On November 25, 2025, the FASB issued ASU 2025-09, Derivatives and Hedging (Topic 815), Hedge Accounting Improvements. Among other changes, this ASU introduces an alternative hedge accounting model for cash flow hedges of interest payments on choose-your-rate debt instruments, allowing entities to specify the alternative interest rate indexes and tenors that may be selected as being hedged, without discontinuing hedge accounting. This update is effective for annual reporting periods for fiscal years beginning after December 15, 2026, and interim periods within those annual reporting periods, on a prospective basis. Early adoption is permitted. We are currently assessing the impact that adopting this ASU would have on our consolidated financial statements.

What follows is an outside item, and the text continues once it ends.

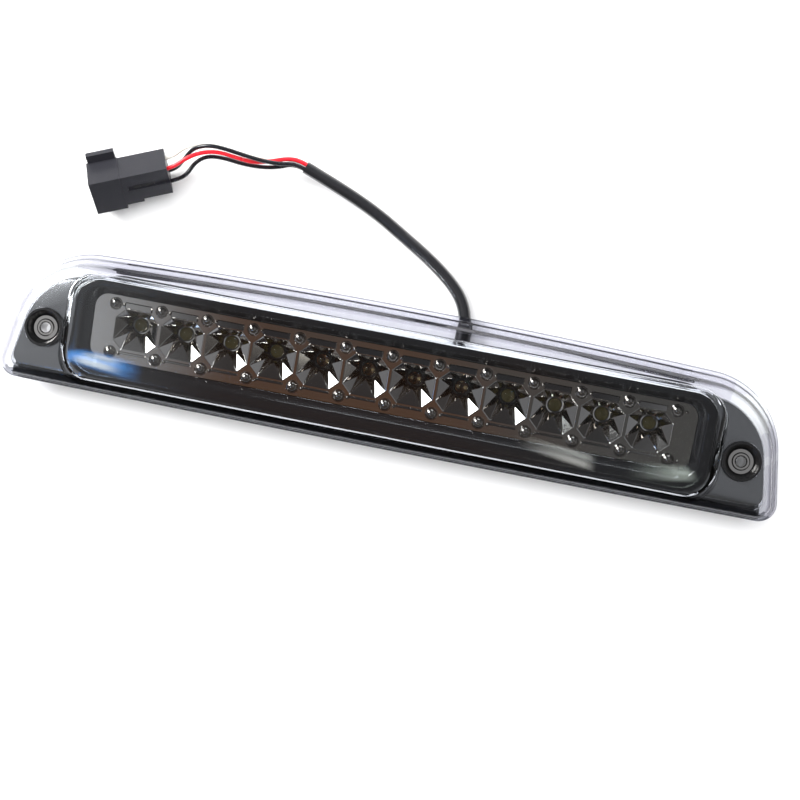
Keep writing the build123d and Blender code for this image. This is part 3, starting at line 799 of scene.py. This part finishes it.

On December 8, 2025, the FASB issued ASU 2025-11, Interim Reporting (Topic 270): Narrow Scope Improvements. This ASU provides additional clarification on interim disclosure requirements, including a comprehensive list of interim disclosures required by GAAP. Further, this ASU includes a new disclosure principle that requires entities to disclose events since the end of the last annual reporting period that have had a material impact. This includes material events and/or changes to items not listed as a required interim disclosure in Topic 270. This ASU is effective for interim reporting periods within annual reporting periods beginning after December 31, 2027. Early adoption is permitted. We are currently assessing the impact that adopting this ASU would have on our financial statements.